Maridueña has found, though, that supplementing each season's new training regimen with his own gym-based workouts has helped him to keep up as the intricacy of Cobra Kai's fight sequences have ramped up. "Because [the rest of the cast and I are] not all training at the same time, I've recently been getting into weight training, which is a lot of fun," he revealed. "I'm the youngest of the cast, and they've had more years at the gym than I have. Before we started filming season three, I had never really been to a traditional gym before and worked out with weights. It's been fun to get into that and build strength."

One might think that along with all of that increased strength, those increasingly brutal fight scenes would inevitably result in a few gnarly injuries to its cast — but Maridueña says that accidents are few and far between, with one notable exception. "The only serious injury I've had was in the first season. I had braces on the show and during the tournament scene, Tanner kicked me the face by accident," he recalled. "The wire from my braces went through my cheek." Holy moley! How long did that shut production down? Apparently, not long: "We kept on doing the fight," Maridueña said, "and I didn't even notice."
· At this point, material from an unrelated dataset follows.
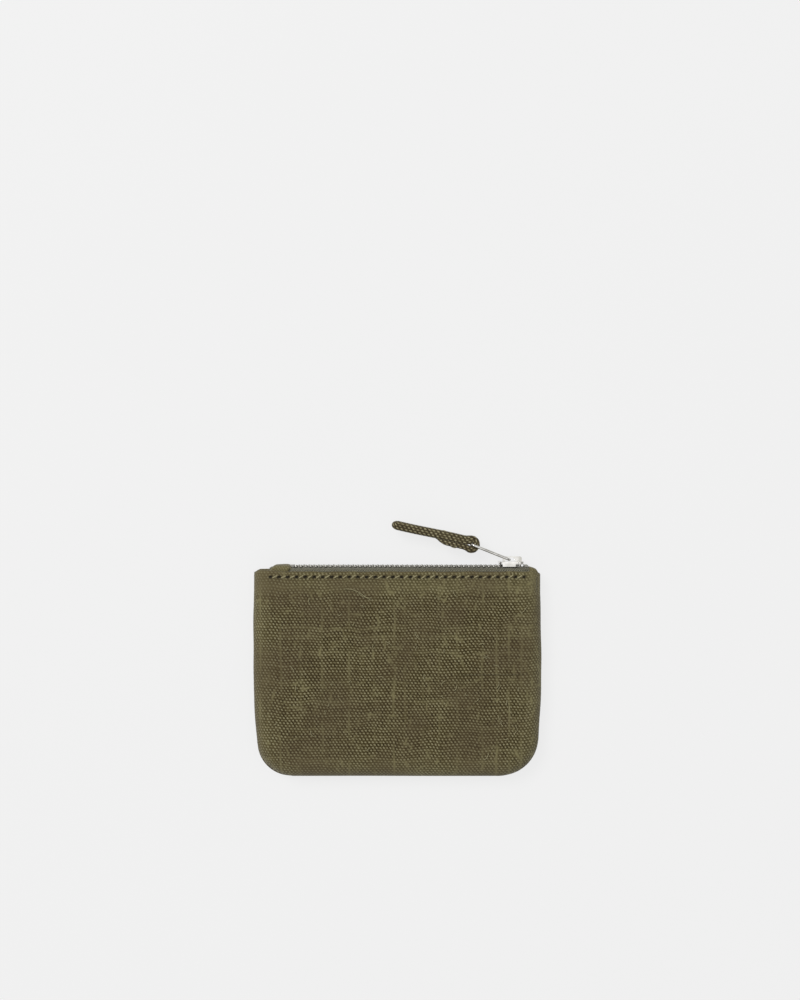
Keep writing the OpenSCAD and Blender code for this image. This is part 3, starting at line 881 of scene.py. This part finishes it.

Fight choreography might be even tougher than training

As to that choreography, Maridueña explained that making the fights look realistic is even tougher than it might seem, because he and his co-stars don't even stop between takes. "It's almost like a dance," he said. "We have to make sure that we're getting to our places on time and that if we're on camera that we're on our A game, and if we're off camera we're still maintaining that heart rate so that when we pan around we're able to pick back up where we left off." He went on to give us a hilarious mental image of what learning the steps to those dances typically looks like: "We fake spar, it's called kicking and receiving," he explained. "Our mics are off, so we'll yell out where we're about to go, like, 'Hook! Body punch, body punch!' like an improv fight. That's just making sure that you're taking the reactions and you're throwing the hits."

It's pretty hysterical to think of Cobra Kai's cast calling their shots while sparring as if they were playing a real-life version of that old arcade classic Punch Out, but Maridueña says that like everything else the show's trainers throw at them, it's all in the interest of added realism. "Our stunt coordinators take so much time designing these fights and making these characters three-dimensional, and that's reflected in their martial arts," he said. "We all practice different forms of depending on which dojo our characters are at, and [the trainers] take that effort to design different [styles]."

Of course, there's a fair amount of creative license taken with those styles — Cobra Kai, after all, isn't a documentary. But the dedication of the series' trainers and its young cast are certainly a big part of what makes the show one of television's best, and keeps its fans pumped for more.